» **Task description**
Your task is to repeat only the lines from the one with "the outside wall" through the one with "obj.data.transform(world)", exactly as they stand, both ends included.

==================================================

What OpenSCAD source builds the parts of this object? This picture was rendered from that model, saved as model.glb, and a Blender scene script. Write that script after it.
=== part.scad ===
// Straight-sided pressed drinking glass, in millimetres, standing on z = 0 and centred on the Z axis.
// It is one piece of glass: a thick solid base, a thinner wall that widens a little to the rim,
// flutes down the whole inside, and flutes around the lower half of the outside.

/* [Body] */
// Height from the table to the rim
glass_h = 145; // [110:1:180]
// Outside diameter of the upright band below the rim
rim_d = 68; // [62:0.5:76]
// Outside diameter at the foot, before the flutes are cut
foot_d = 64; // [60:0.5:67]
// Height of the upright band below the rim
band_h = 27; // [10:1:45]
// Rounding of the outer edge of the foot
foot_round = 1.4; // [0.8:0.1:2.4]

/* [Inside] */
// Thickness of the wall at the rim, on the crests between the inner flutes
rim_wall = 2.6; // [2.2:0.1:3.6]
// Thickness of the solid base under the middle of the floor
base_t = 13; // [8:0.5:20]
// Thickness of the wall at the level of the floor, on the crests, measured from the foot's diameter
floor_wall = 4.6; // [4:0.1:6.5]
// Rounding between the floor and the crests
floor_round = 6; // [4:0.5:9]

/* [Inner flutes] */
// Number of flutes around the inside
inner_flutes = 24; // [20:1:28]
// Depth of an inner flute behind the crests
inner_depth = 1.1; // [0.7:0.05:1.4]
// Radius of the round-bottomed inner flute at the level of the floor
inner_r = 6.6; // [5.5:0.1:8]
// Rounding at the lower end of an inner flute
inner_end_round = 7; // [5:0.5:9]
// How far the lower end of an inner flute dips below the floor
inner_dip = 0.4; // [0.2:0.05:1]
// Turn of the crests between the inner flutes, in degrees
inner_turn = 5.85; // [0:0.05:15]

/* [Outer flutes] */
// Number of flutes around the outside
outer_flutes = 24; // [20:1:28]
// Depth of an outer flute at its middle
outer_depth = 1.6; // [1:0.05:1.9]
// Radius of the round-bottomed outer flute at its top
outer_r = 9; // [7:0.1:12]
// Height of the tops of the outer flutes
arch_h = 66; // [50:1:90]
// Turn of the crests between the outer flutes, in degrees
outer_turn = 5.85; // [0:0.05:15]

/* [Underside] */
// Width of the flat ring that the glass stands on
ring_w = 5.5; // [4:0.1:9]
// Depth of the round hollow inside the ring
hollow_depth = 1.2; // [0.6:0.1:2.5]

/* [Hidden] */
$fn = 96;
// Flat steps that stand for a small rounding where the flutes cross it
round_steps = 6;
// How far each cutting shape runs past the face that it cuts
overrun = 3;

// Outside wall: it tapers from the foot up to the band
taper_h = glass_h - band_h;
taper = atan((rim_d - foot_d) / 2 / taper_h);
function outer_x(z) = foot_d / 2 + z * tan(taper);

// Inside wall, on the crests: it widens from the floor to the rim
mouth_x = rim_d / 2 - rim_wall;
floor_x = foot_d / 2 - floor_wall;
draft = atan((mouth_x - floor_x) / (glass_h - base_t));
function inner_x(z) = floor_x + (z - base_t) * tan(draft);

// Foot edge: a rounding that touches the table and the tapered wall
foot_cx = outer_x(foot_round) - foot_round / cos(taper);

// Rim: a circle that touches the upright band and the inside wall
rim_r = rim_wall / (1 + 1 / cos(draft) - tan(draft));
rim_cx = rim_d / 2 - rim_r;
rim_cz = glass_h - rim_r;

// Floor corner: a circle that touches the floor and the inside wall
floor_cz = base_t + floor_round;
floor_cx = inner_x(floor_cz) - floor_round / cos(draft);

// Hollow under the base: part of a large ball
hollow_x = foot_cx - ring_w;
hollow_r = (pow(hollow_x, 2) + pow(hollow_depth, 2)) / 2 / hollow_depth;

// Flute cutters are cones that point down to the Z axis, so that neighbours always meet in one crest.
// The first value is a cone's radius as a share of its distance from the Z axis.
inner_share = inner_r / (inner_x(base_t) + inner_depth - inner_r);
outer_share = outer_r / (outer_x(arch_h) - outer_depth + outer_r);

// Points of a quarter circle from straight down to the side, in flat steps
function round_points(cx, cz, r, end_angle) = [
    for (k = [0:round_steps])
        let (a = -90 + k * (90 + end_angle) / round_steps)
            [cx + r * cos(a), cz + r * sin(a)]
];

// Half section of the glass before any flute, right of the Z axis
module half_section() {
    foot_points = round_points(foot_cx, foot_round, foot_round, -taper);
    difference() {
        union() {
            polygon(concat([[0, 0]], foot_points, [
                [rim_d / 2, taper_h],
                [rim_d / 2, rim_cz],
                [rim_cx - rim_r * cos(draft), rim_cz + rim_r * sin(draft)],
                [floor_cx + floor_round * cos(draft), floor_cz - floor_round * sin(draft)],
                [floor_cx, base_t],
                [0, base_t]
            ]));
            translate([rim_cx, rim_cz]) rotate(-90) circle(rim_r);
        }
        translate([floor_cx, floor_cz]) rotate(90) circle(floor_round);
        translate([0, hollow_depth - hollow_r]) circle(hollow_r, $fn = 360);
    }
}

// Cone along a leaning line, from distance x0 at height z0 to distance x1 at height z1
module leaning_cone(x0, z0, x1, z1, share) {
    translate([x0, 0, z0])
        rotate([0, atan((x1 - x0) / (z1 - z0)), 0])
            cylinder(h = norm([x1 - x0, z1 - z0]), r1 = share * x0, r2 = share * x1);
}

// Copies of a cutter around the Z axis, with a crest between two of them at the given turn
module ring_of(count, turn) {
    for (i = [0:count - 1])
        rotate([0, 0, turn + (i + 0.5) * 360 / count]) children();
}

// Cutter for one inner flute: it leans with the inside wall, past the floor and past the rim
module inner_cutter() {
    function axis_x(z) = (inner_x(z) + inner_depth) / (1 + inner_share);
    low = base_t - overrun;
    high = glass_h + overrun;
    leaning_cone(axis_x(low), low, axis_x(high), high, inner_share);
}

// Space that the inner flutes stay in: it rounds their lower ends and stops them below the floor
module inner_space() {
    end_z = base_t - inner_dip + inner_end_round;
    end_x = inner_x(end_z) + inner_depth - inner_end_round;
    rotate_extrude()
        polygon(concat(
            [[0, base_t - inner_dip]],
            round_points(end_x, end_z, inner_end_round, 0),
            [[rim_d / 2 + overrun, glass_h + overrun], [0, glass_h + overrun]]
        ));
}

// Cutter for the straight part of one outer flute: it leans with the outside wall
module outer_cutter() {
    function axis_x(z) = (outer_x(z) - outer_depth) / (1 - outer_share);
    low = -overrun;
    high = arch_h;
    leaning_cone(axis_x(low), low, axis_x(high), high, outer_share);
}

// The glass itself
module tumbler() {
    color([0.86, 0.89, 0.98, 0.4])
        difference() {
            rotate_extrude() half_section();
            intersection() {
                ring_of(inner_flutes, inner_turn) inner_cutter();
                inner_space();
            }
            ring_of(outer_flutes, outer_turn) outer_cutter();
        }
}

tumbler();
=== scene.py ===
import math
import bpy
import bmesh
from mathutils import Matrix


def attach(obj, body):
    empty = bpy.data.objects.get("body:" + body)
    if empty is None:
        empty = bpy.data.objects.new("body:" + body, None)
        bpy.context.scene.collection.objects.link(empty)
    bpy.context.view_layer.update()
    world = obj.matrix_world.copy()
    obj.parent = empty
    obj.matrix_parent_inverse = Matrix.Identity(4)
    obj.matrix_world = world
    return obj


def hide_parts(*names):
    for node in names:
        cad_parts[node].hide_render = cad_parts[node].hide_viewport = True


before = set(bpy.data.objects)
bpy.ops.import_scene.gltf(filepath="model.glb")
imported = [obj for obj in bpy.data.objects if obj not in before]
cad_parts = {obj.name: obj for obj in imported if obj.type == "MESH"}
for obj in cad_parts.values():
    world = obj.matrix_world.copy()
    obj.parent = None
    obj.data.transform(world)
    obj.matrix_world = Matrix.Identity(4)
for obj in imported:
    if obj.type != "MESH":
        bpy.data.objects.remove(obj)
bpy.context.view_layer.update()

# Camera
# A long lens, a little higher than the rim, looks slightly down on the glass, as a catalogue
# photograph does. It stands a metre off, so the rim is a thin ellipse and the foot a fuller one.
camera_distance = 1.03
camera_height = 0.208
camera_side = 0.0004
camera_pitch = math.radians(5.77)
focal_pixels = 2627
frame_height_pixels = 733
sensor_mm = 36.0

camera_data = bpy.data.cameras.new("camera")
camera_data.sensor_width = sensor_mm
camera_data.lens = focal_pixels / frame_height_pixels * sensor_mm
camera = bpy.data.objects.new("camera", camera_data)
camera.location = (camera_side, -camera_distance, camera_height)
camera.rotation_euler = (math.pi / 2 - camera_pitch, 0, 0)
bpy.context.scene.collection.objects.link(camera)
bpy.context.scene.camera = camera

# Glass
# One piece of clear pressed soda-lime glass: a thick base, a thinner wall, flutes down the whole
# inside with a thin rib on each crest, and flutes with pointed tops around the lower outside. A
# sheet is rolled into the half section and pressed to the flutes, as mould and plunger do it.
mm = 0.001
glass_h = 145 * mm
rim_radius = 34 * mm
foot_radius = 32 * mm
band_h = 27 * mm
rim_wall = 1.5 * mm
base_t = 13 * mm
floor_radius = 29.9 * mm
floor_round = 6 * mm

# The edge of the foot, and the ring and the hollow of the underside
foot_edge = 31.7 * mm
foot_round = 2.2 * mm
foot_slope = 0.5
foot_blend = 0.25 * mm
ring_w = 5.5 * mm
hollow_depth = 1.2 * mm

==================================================

» **Solution to this problem**
// Cutter for the straight part of one outer flute: it leans with the outside wall
module outer_cutter() {
    function axis_x(z) = (outer_x(z) - outer_depth) / (1 - outer_share);
    low = -overrun;
    high = arch_h;
    leaning_cone(axis_x(low), low, axis_x(high), high, outer_share);
}

// The glass itself
module tumbler() {
    color([0.86, 0.89, 0.98, 0.4])
        difference() {
            rotate_extrude() half_section();
            intersection() {
                ring_of(inner_flutes, inner_turn) inner_cutter();
                inner_space();
            }
            ring_of(outer_flutes, outer_turn) outer_cutter();
        }
}

tumbler();
=== scene.py ===
import math
import bpy
import bmesh
from mathutils import Matrix


def attach(obj, body):
    empty = bpy.data.objects.get("body:" + body)
    if empty is None:
        empty = bpy.data.objects.new("body:" + body, None)
        bpy.context.scene.collection.objects.link(empty)
    bpy.context.view_layer.update()
    world = obj.matrix_world.copy()
    obj.parent = empty
    obj.matrix_parent_inverse = Matrix.Identity(4)
    obj.matrix_world = world
    return obj


def hide_parts(*names):
    for node in names:
        cad_parts[node].hide_render = cad_parts[node].hide_viewport = True


before = set(bpy.data.objects)
bpy.ops.import_scene.gltf(filepath="model.glb")
imported = [obj for obj in bpy.data.objects if obj not in before]
cad_parts = {obj.name: obj for obj in imported if obj.type == "MESH"}
for obj in cad_parts.values():
    world = obj.matrix_world.copy()
    obj.parent = None
    obj.data.transform(world)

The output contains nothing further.